The only roots of $p'$ are $0$ and $-\frac{2017}{2018}$, neither of which are roots of $p$, thus all of the roots of $p$ have multiplicity one.

Answer 2

1. Any pole of order $\geq 2$ must solve the following system of equations:

$$ h(z) = z^{2018} + z^{2017} + 1 = 0, \qquad h'(z) = 2018 z^{2017} + 2017 z^{2016} = 0 $$

It is easy to check that this system has no solution, and therefore, $g(z)/h(z)$ has only simple poles.

2. The integrand takes the form $zh'(z)/h(z)$. If $h$ is a polynomial and has a zero of multiplicity $m$ at $a$, then we may write $h(z) = q(z)(z - a)^m$ for some polynomial $q$ with $q(a) \neq 0$, and so,

\begin{align*} \frac{zh'(z)}{h(z)} &= \frac{z(q'(z)(z-a)^m + mq(z)(z-a)^{m-1})}{q(z)(z-a)^m} \\ &= \frac{z(q'(z)(z-a) + mq(z))}{q(z)(z-a)} \end{align*}

This tells that

$$ \underset{z=a}{\mathrm{Res}}\, \frac{zh'(z)}{h(z)} = m a, $$

and so,

$$ \lim_{R\to\infty} \int_{|z|=R} \frac{zh'(z)}{h(z)} \, \mathrm{d}z = 2\pi i \sum_{k} z_k $$

where $z_k$'s are zeros of $h$ counted with multiplicity.

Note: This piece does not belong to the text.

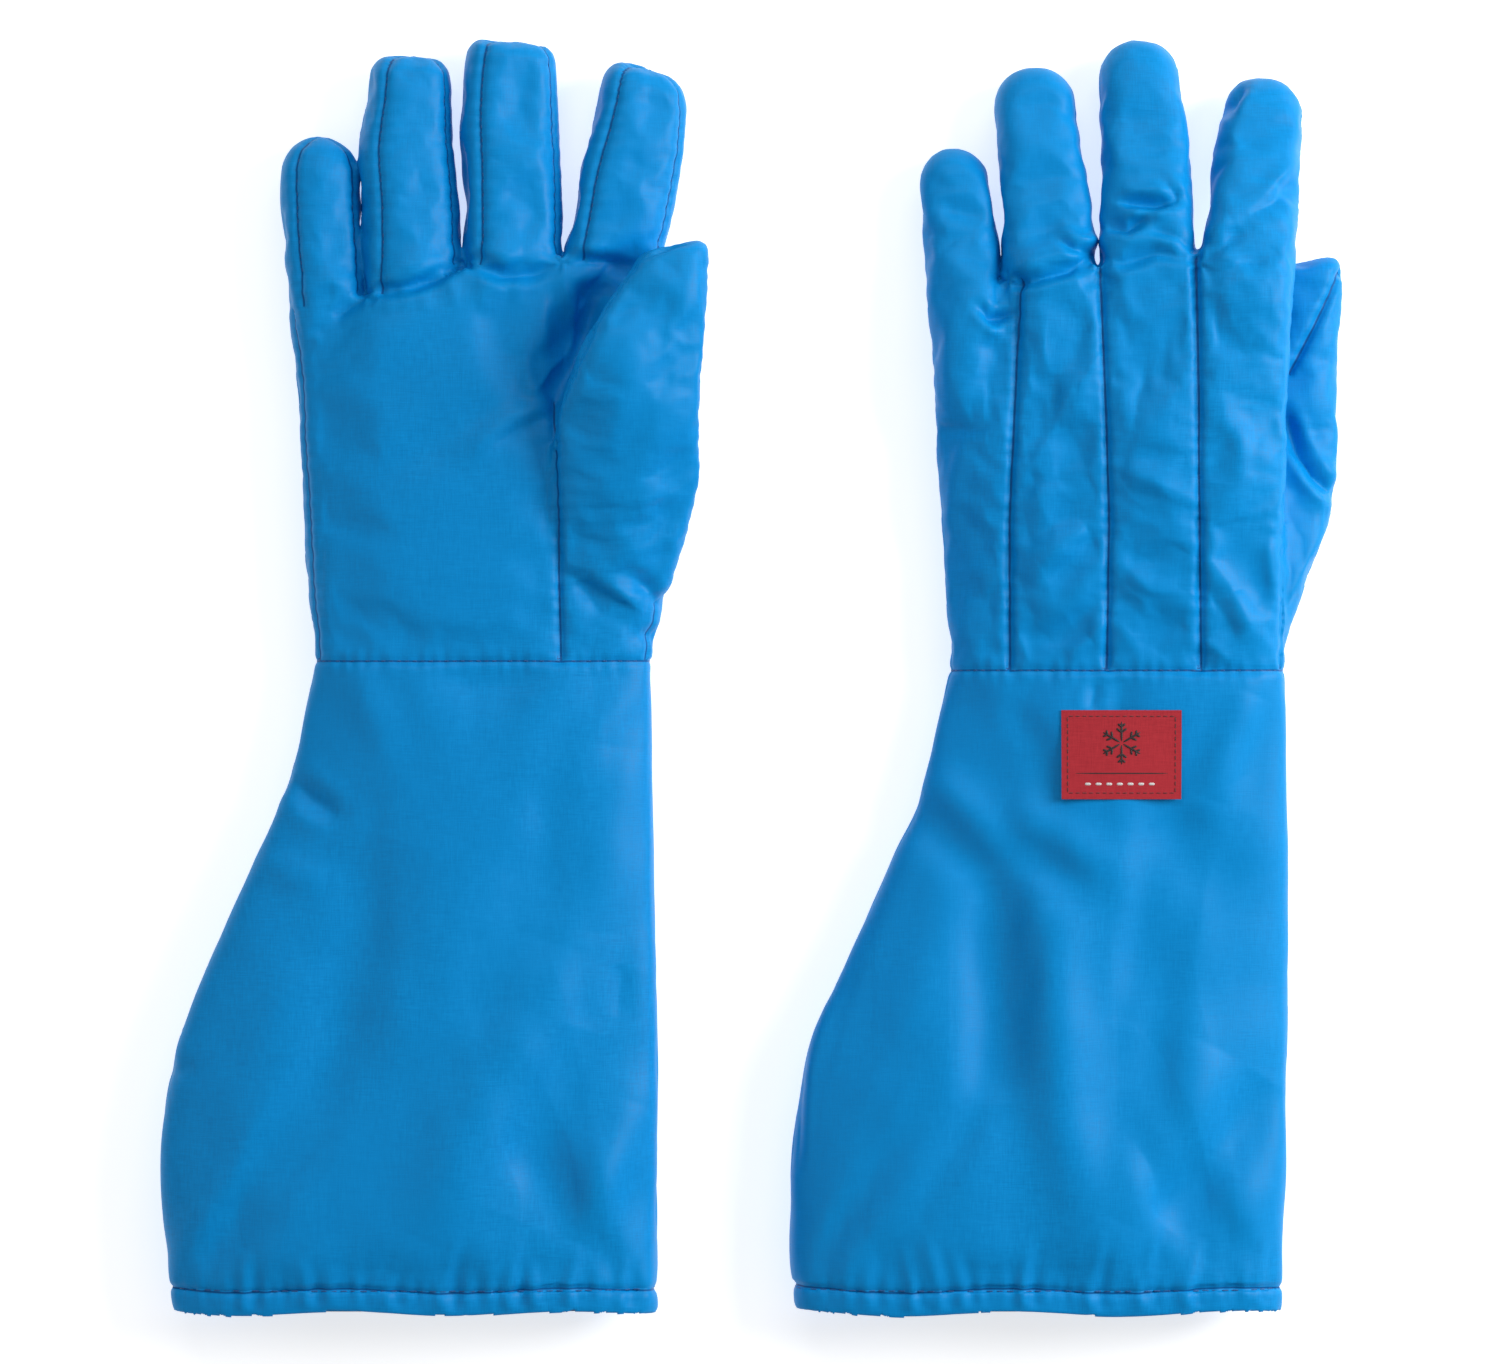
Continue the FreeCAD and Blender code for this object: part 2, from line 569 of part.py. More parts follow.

3. Here is another way of deriving the above result, using the idea of inversion:

Write $w = \frac{1}{z}$. Then the circle $|z| = R$ oriented counter-clockwise transforms to the circle $|w| = 1/R$ oriented clockwise, and so,

$$ I_R := \int_{|z|=R} \frac{zh'(z)}{h(z)} \, \mathrm{d}z = \int_{|w|=1/R} \frac{(1/w)h'(1/w)}{h(1/w)} \, \frac{\mathrm{d}w}{w^2} $$

For further simplification, we define

$$\tilde{h}(w) = w^{n} h(1/w) = a_n + a_{n-1}w + \dots + a_0 w^n,$$

where $n$ is the degree of $h$ and $h(z) = a_0 + a_1 z + \dots + a_n z^n$. Then $\tilde{h}$ is also a polynomial and

$$ \tilde{h}'(w) = n w^{n - 1} h(1/w) - w^{n-2}h'(1/w) . $$

From this, we get

\begin{align*} I_R &= \int_{|w|=1/R} \frac{h'(1/w)}{w^3 h(1/w)} \, \mathrm{d}w \\ &= \int_{|w|=1/R} \biggl( \frac{n}{w^2} - \frac{\tilde{h}'(w)}{w \tilde{h}(w)} \biggr) \, \mathrm{d}w \end{align*}

Since we know that $\tilde{h}(0) = a_n \neq 0$, Cauchy Integration Formula tells that

$$ \lim_{R\to\infty} I_R = - 2\pi i \frac{\tilde{h}'(0)}{\tilde{h}(0)} = -2\pi i \frac{a_{n-1}}{a_n}. $$

Answer 3

You can also use the residue at infinity to calculate the integral for $R$ large enough:

$$\int_{C_R}f(z)dz = - 2\pi i Res_{z=\infty}f(z) =2\pi i Res_{z=0}\left(\frac 1{z^2}f\left(\frac 1z\right)\right)$$ $$= 2\pi i Res_{z=0}\left(\frac 1{z^2}\frac{2018 + 2017z}{1+z+z^{2018}}\right)=2\pi i(2017-2018) = -2\pi i$$